*EXERCISE BRIEF*.
Will you repeat only the lines beginning at the one that mentions "add('impeller', impeller(), 'black');" and ending at the one that mentions "imported = [obj", both of them included, exactly?

*SUPPLIED DATA*.
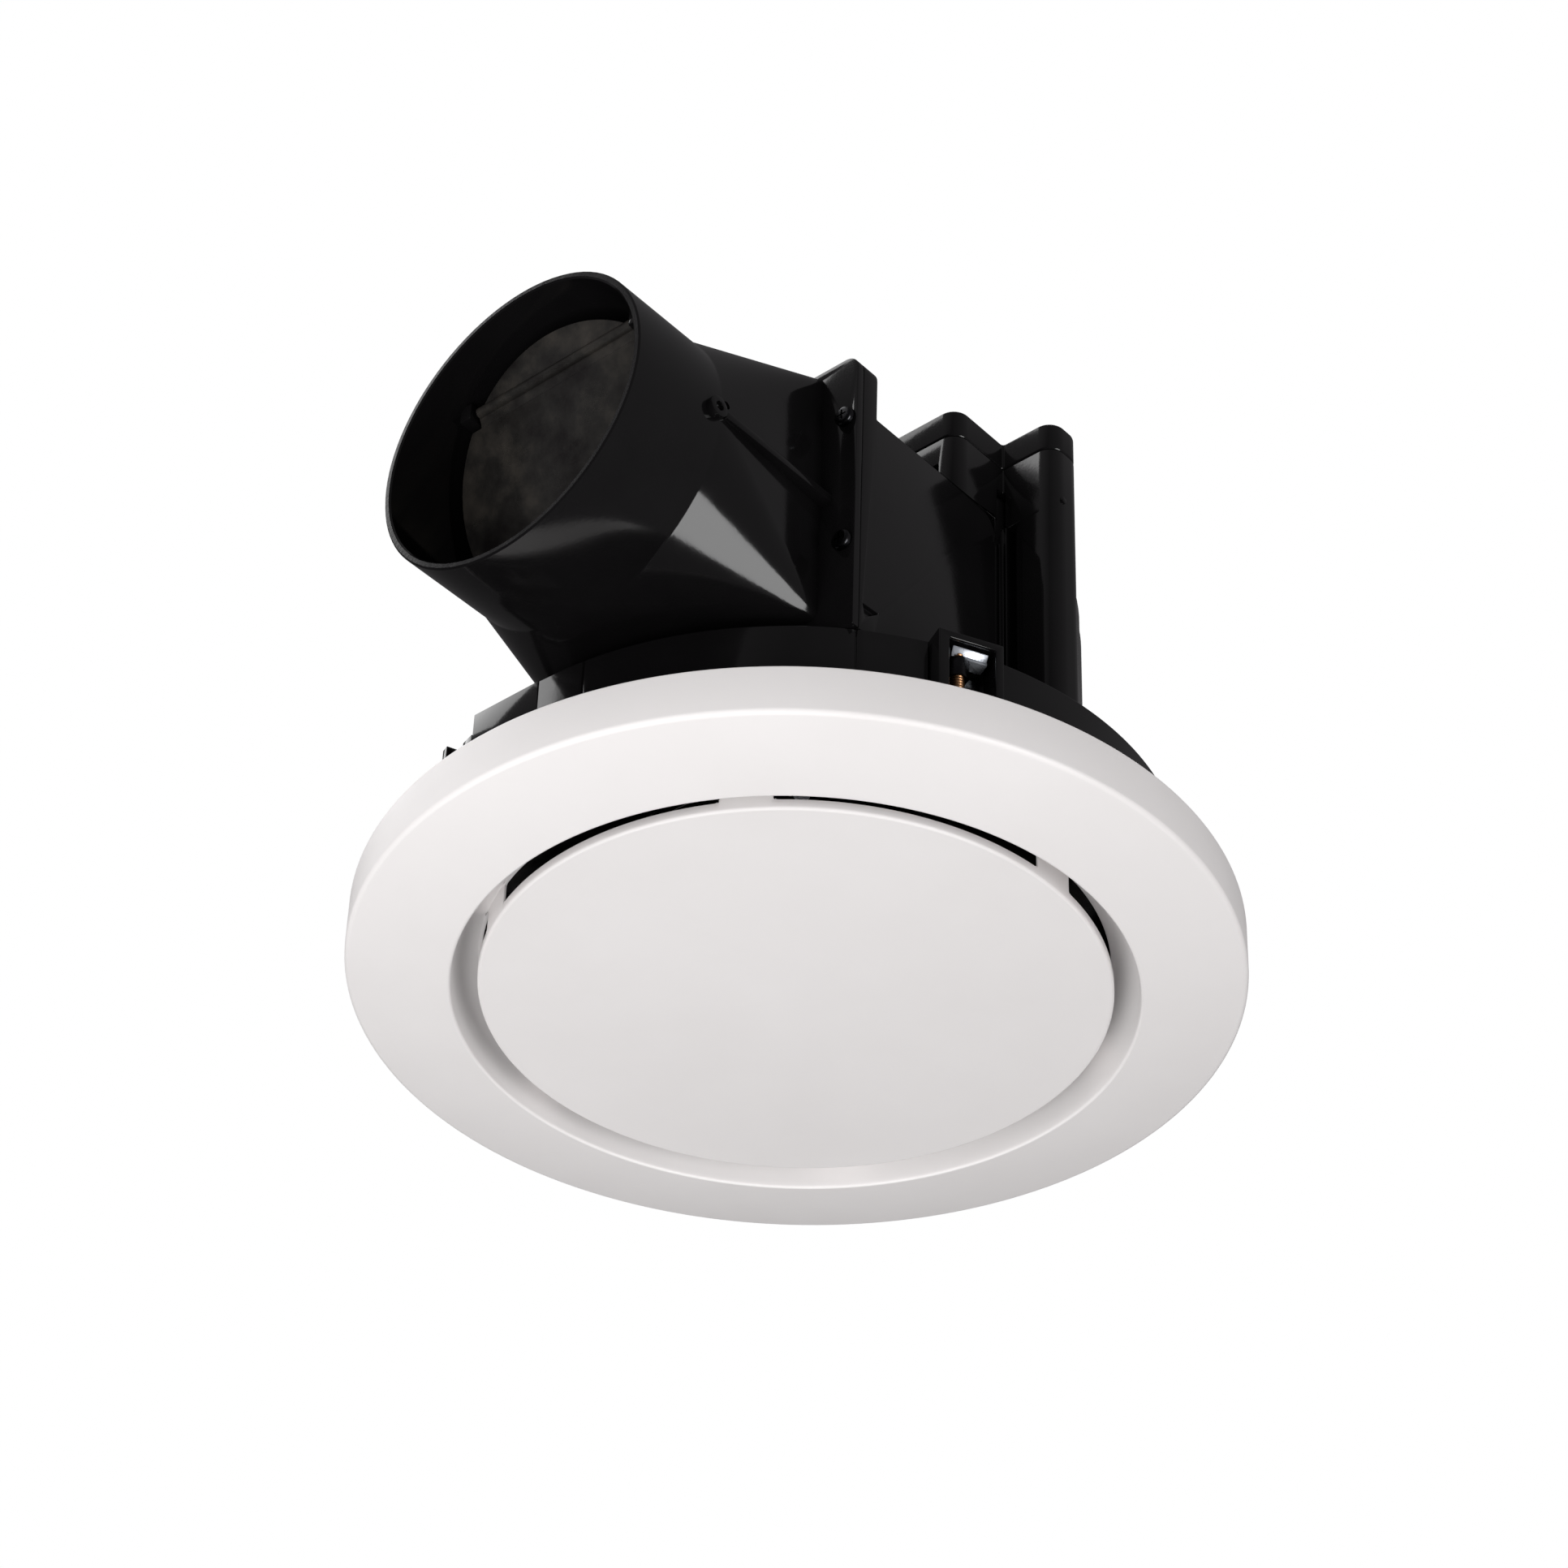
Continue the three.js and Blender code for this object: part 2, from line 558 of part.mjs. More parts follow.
// Lugs inside the spigot hold the flap's pin
function hingeLug(side) {
  const inner = SPIGOT_Y + side * HINGE_HALF;
  const [y0, y1] = [inner, inner + side * 9].sort((a, b) => a - b);
  const lug = block(HINGE_X - 3, HINGE_X + 3, y0, y1, HINGE_Z - 3, HINGE_Z + 3);
  return common(lug, rodAlongX(SPIGOT_R - 1, MOUTH_X, CREASE_X, SPIGOT_Y, SPIGOT_Z, 40));
}

function adaptor() {
  const near = SPIGOT_Y - SPIGOT_R;
  const rib = block(CREASE_X + 0.5, PLATE_X + 0.5, near - 1.4, SPIGOT_Y - SQUARE_HALF + 1, 78.2, 80.8);
  const boss = rodAlongY(3.4, near - 2, near + 1.6, CREASE_X - 3, 79.5);
  const stop = block(-116.5, -114, SPIGOT_Y - 5, SPIGOT_Y + 5, SPIGOT_Z - SPIGOT_R + 2, 50);
  const body = join(adaptorTube(), adaptorPlate(), rib, boss, stop, hingeLug(-1), hingeLug(1));
  const holeHalf = HINGE_HALF + 4;
  const pinHole = rodAlongY(PIN_R + GAP, SPIGOT_Y - holeHalf, SPIGOT_Y + holeHalf, HINGE_X, HINGE_Z);
  const pilot = rodAlongY(1.2, near - 3, SPIGOT_Y - SQUARE_HALF + 1, CREASE_X + 2, 84.5);
  return cut(body, pinHole, pilot, ...adaptorScrewHoles(SCREW_HOLE_R));
}

const ADAPTOR_SCREW_L = 7;

add('duct_adaptor', adaptor(), 'black');
ADAPTOR_SCREW_YZ.forEach(([y, z], k) => {
  const turnedScrew = screw(1.5, 3.2, ADAPTOR_SCREW_L, 2).rotateY(-Math.PI / 2);
  add(`adaptor_screw_${k + 1}`, turnedScrew.translate(PLATE_X - GAP + ADAPTOR_SCREW_L, y, z), 'darkSteel');
});

// Backdraft flap: a thin disc on a pin, hinged above its centre, with its lower edge cut straight.
// It is drawn flat, with X across and Y up, then stood up across the spigot and tilted.
function flap() {
  const lowerCut = radians(42);
  const shape = new THREE.Shape();
  shape.absarc(0, 0, FLAP_R, -Math.PI / 2 + lowerCut, 1.5 * Math.PI - lowerCut, false);
  const plate = raised(shape, -0.5, 0.5, 48);
  const barrel = rod(1.8, -30, 30, 14).rotateY(Math.PI / 2).translate(0, HINGE_UP, 0);
  const bore = rod(PIN_R + GAP, -40, 40, 10).rotateY(Math.PI / 2).translate(0, HINGE_UP, 0);
  const lugRooms = [45.2, -45.2].map((x) => block(x - 15, x + 15, HINGE_UP - 4.5, HINGE_UP + 4.5, -5, 5));
  const upright = cut(join(plate, barrel), bore, ...lugRooms).rotateX(Math.PI / 2).rotateZ(Math.PI / 2);
  return upright.rotateY(-FLAP_TILT).translate(FLAP_X, SPIGOT_Y, SPIGOT_Z);
}

add('backdraft_flap', flap(), 'flap');
const PIN_HALF = HINGE_HALF + 3.4;
add('flap_pin', rodAlongY(PIN_R, SPIGOT_Y - PIN_HALF, SPIGOT_Y + PIN_HALF, HINGE_X, HINGE_Z, 10), 'steel');

// Wiring box: a stepped box on the housing with a round-cornered column down to the deck
function boxOutline(inset) {
  const [left, step, right] = [-30.6 + inset, -8 + inset, 6 - inset];
  const [near, face, far] = [-103 + inset, -84 + inset, -45 - inset];
  const radius = 5.5 - inset;
  const shape = new THREE.Shape();
  shape.moveTo(left, far);
  shape.lineTo(left, face + radius);
  shape.absarc(left + radius, face + radius, radius, Math.PI, 1.5 * Math.PI, false);
  shape.lineTo(step, face);
  shape.lineTo(step, near + radius);
  shape.absarc(step + radius, near + radius, radius, Math.PI, 1.5 * Math.PI, false);
  shape.lineTo(right - radius, near);
  shape.absarc(right - radius, near + radius, radius, 1.5 * Math.PI, 2 * Math.PI, false);
  shape.lineTo(right, far);
  return shape;
}

const GLAND_Z = 131.6;

function wiringBox() {
  const back = SIDE_WALL_Y - GAP;
  const column = raised(roundedRectangle(-8, 6, -103, back, 5.4), HOUSING_BOTTOM, HOUSING_TOP + 2, 5);
  const slimColumn = raised(roundedRectangle(0, 11, -97.5, back, 2.5), HOUSING_BOTTOM, COVER_TOP - 1, 4);
  const upper = raised(boxOutline(0), HOUSING_TOP + GAP, LID_Z - GAP, 5);
  const underCover = raised(coverOutline(0.2), HOUSING_TOP - 1, COVER_TOP + GAP);
  const inside = raised(boxOutline(2), COVER_TOP + 2.2, LID_Z + 1, 5);
  const shaft = raised(roundedRectangle(-6, 4, -101, -88, 3), HOUSING_BOTTOM + 2, LID_Z + 1, 4);
  const entry = rodAlongY(3.6, -50, -40, -12, GLAND_Z, 20);
  const ribRoom = block(-40, 10, -60, -44, COVER_TOP - 6, COVER_TOP + 1.5);
  return cut(join(cut(upper, underCover, ribRoom), column, slimColumn), inside, shaft, entry);
}

function wiringLid() {
  const cap = raised(boxOutline(0), LID_Z, BOX_TOP, 5);
  return cut(cap, raised(boxOutline(2), LID_Z - 1, BOX_TOP - 2, 4));
}

add('wiring_box', wiringBox(), 'black');
add('wiring_lid', wiringLid(), 'black');
add('terminal_block', terminalBlock(), 'cream');
add('run_capacitor', join(block(-4, 3.4, -74, -50, 129, 141), block(-1, 0.5, -50.5, -48.6, 131, 139)), 'grey');
add('cable_gland', cableGland(), 'black');

function terminalBlock() {
  const body = block(-27, -16, -80, -56, 128.8, 138);
  const wells = [-76, -68, -60].map((y) => rod(2.4, 134, 139, 12).translate(-21.5, y, 0));
  const entries = [-76, -68, -60].map((y) => block(-28, -15, y - 1.4, y + 1.4, 130.5, 133));
  return cut(body, ...wells, ...entries);
}

function cableGland() {
  const sleeve = turned([
    [2.7, -48], [3.3, -48], [3.3, -44.7], [5, -44.7], [5, -41], [4.2, -36], [2.7, -36],
  ], 20);
  return sleeve.rotateX(-Math.PI / 2).translate(-12, 0, GLAND_Z);
}

// Motor: hangs from the top cover on a steel plate, with its shaft down into the impeller
const CAN_TOP = MOTOR_PLATE_Z - 2.3;
const CAN_BOTTOM = 99;
const CAN_R = 41;

function motorPlate() {
  const plate = rod(57, MOTOR_PLATE_Z - 2, MOTOR_PLATE_Z, 40);
  const hole = rod(SCREW_HOLE_R, MOTOR_PLATE_Z - 3, MOTOR_PLATE_Z + 1, 12);
  const holes = MOTOR_SCREWS.map((place) => hole.clone().translate(place.x, place.y, 0));
  return cut(plate, rod(8, MOTOR_PLATE_Z - 3, MOTOR_PLATE_Z + 1, 24), ...holes);
}

function motorCan() {
  return turned([
    [10.4, CAN_TOP], [10.4, CAN_TOP - 4], [12, CAN_TOP - 4], [12, CAN_TOP - 1.6], [CAN_R - 1.6, CAN_TOP - 1.6],
    [CAN_R - 1.6, CAN_BOTTOM + 2.6], [CAN_R, CAN_BOTTOM + 2.6], [CAN_R, CAN_TOP - 1.5], [CAN_R - 1.5, CAN_TOP],
  ], 30);
}

function motorEndPlate() {
  return turned([
    [10.4, CAN_BOTTOM - 1], [12, CAN_BOTTOM - 1], [12, CAN_BOTTOM], [CAN_R, CAN_BOTTOM],
    [CAN_R, CAN_BOTTOM + 2.3], [CAN_R - 2, CAN_BOTTOM + 2.3], [CAN_R - 2, CAN_BOTTOM + 1.6],
    [12, CAN_BOTTOM + 1.6], [12, CAN_BOTTOM + 3.4], [10.4, CAN_BOTTOM + 3.4],
  ], 30);
}

function statorCore() {
  const pockets = around(12).map((degrees) => block(25, 33, -3.4, 3.4, 100, 120).rotateZ(radians(degrees)));
  const mouths = around(12).map((degrees) => block(20, 27, -1, 1, 100, 120).rotateZ(radians(degrees)));
  return cut(ring(22, CAN_R - 2, 105.5, 115, 48), ...pockets, ...mouths);
}

const windingRing = (z0, z1) => turned([
  [25, z0], [33, z0], [34.5, (z0 + z1) / 2], [33, z1], [25, z1], [23.5, (z0 + z1) / 2],
], 24);

add('motor_plate', motorPlate(), 'zinc');
add('motor_can', motorCan(), 'steel');
add('motor_end_plate', motorEndPlate(), 'steel');
add('stator_core', statorCore(), 'grey');
add('stator_winding_upper', windingRing(115.3, 118.6), 'copper');
add('stator_winding_lower', windingRing(101.6, 105.2), 'copper');
add('motor_bearing_upper', ring(SHAFT_R + 0.1, 10.1, CAN_TOP - 4, CAN_TOP - 0.4, 24), 'steel');
add('motor_bearing_lower', ring(SHAFT_R + 0.1, 10.1, CAN_BOTTOM - 0.8, CAN_BOTTOM + 3.2, 24), 'steel');
MOTOR_SCREWS.forEach(({ x, y }, k) => {
  const bottom = MOTOR_PLATE_Z - 6;
  add(`motor_screw_${k + 1}`, screw(1.6, 3.4, COVER_TOP + GAP - bottom, 2.4).translate(x, y, bottom), 'zinc');
});

add('motor_rotor', ring(SHAFT_R + 0.3, 21.4, 105, 115.4, 24), 'steel');
add('motor_shaft', join(rod(SHAFT_R, 63, CAN_TOP - 0.6, 24), rod(2.6, 56, 64, 16)), 'zinc');

// Impeller: forward-curved blades between a back plate and a shroud ring, on a boss
const BACK_Z = 95;
const SHROUD_Z = 39;
const BLADE_IN = 52;

function bladeOutline() {
  const [inner, outer, sweep] = [BLADE_IN + 0.6, IMPELLER_R - 0.6, 6.5];
  const front = Array.from({ length: 4 }, (_, k) => {
    const t = k / 3;
    return new THREE.Vector2(inner + (outer - inner) * t, -sweep * t * t);
  });
  const back = front.map((point) => new THREE.Vector2(point.x, point.y + 1.2)).reverse();
  return new THREE.Shape([...front, ...back]);
}

function impeller() {
  const backPlate = ring(9, IMPELLER_R, BACK_Z, BACK_Z + 2, 56);
  const boss = ring(SHAFT_R + 0.3, 10, 66, BACK_Z + 2, 24);
  const shroud = ring(BLADE_IN, IMPELLER_R, SHROUD_Z, SHROUD_Z + 2, 56);
  const blades = around(BLADES).map((degrees) => {
    return raised(bladeOutline(), SHROUD_Z + 1, BACK_Z + 1).rotateZ(radians(degrees));
  });
  const webs = [0, 60, 120].map((degrees) => {
    return block(-30, 30, -1, 1, BACK_Z - 8, BACK_Z + 1).rotateZ(radians(degrees));
  });
  const body = join(backPlate, boss, shroud, ...blades, ...webs);
  return cut(body, rod(SHAFT_R + 0.3, 60, 99, 24));
}

add('impeller', impeller(), 'black');
add('impeller_nut', cut(rod(6, 59.5, 62.6, 6), rod(2.9, 59, 64, 16)), 'zinc');

// Screws that hold the housing's feet to the collar's deck
FOOT_DEGREES.forEach((degrees, k) => {
  const place = footPlace(degrees);
  const geometry = screw(1.2, 3, FOOT_TOP + GAP - DECK_Z + 2, 2);
  add(`foot_screw_${k + 1}`, geometry.translate(place.x, place.y, DECK_Z - 2), 'zinc');
});

export default fan;
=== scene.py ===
"""Looks for the ceiling extractor fan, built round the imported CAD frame. Metres, +Z up."""

import json
import math

import bmesh
import bpy
from mathutils import Matrix, Vector


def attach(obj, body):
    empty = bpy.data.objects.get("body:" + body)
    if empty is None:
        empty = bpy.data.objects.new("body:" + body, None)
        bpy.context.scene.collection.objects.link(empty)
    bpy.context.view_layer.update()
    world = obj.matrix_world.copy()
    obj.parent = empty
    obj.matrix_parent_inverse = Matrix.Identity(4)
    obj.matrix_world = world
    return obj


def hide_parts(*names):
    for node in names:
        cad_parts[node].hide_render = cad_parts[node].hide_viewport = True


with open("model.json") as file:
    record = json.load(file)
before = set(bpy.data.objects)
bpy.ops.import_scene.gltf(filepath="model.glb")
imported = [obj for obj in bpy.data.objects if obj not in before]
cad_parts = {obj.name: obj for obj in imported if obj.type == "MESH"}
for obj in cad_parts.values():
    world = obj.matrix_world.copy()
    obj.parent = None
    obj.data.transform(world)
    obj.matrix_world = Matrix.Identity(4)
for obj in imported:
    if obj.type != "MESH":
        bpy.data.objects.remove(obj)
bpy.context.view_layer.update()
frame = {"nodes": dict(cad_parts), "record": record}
MM = 0.001

# Driving dimensions in millimetres, the same as the CAD model's
WALL = 2.5
GAP = 0.3

# Grille
FASCIA_R = 132
RIM_H = 15.9
RIM_WALL = 2.6
SHELL = 2.2
LIP_R = 100.9
LIP_Z = -RIM_H - 5
DISC_R = 93
DISC_Z = -RIM_H - 3
FUNNEL_R = 93.5
FUNNEL_Z = -8.8
RIM_WALL_IN = 92.2
WINDOWS = 6
WINDOW_POST_DEG = 9.3
FIRST_POST_DEG = 31.8
WINDOW_CORNER = 0.8
WINDOW_BOTTOM = DISC_Z + 3.3
POST_R = 105.5
POST_THICK = 2.2
POST_DEGREES = (45, 135, 225, 315)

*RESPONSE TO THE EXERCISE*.
add('impeller', impeller(), 'black');
add('impeller_nut', cut(rod(6, 59.5, 62.6, 6), rod(2.9, 59, 64, 16)), 'zinc');

// Screws that hold the housing's feet to the collar's deck
FOOT_DEGREES.forEach((degrees, k) => {
  const place = footPlace(degrees);
  const geometry = screw(1.2, 3, FOOT_TOP + GAP - DECK_Z + 2, 2);
  add(`foot_screw_${k + 1}`, geometry.translate(place.x, place.y, DECK_Z - 2), 'zinc');
});

export default fan;
=== scene.py ===
"""Looks for the ceiling extractor fan, built round the imported CAD frame. Metres, +Z up."""

import json
import math

import bmesh
import bpy
from mathutils import Matrix, Vector


def attach(obj, body):
    empty = bpy.data.objects.get("body:" + body)
    if empty is None:
        empty = bpy.data.objects.new("body:" + body, None)
        bpy.context.scene.collection.objects.link(empty)
    bpy.context.view_layer.update()
    world = obj.matrix_world.copy()
    obj.parent = empty
    obj.matrix_parent_inverse = Matrix.Identity(4)
    obj.matrix_world = world
    return obj


def hide_parts(*names):
    for node in names:
        cad_parts[node].hide_render = cad_parts[node].hide_viewport = True


with open("model.json") as file:
    record = json.load(file)
before = set(bpy.data.objects)
bpy.ops.import_scene.gltf(filepath="model.glb")
imported = [obj for obj in bpy.data.objects if obj not in before]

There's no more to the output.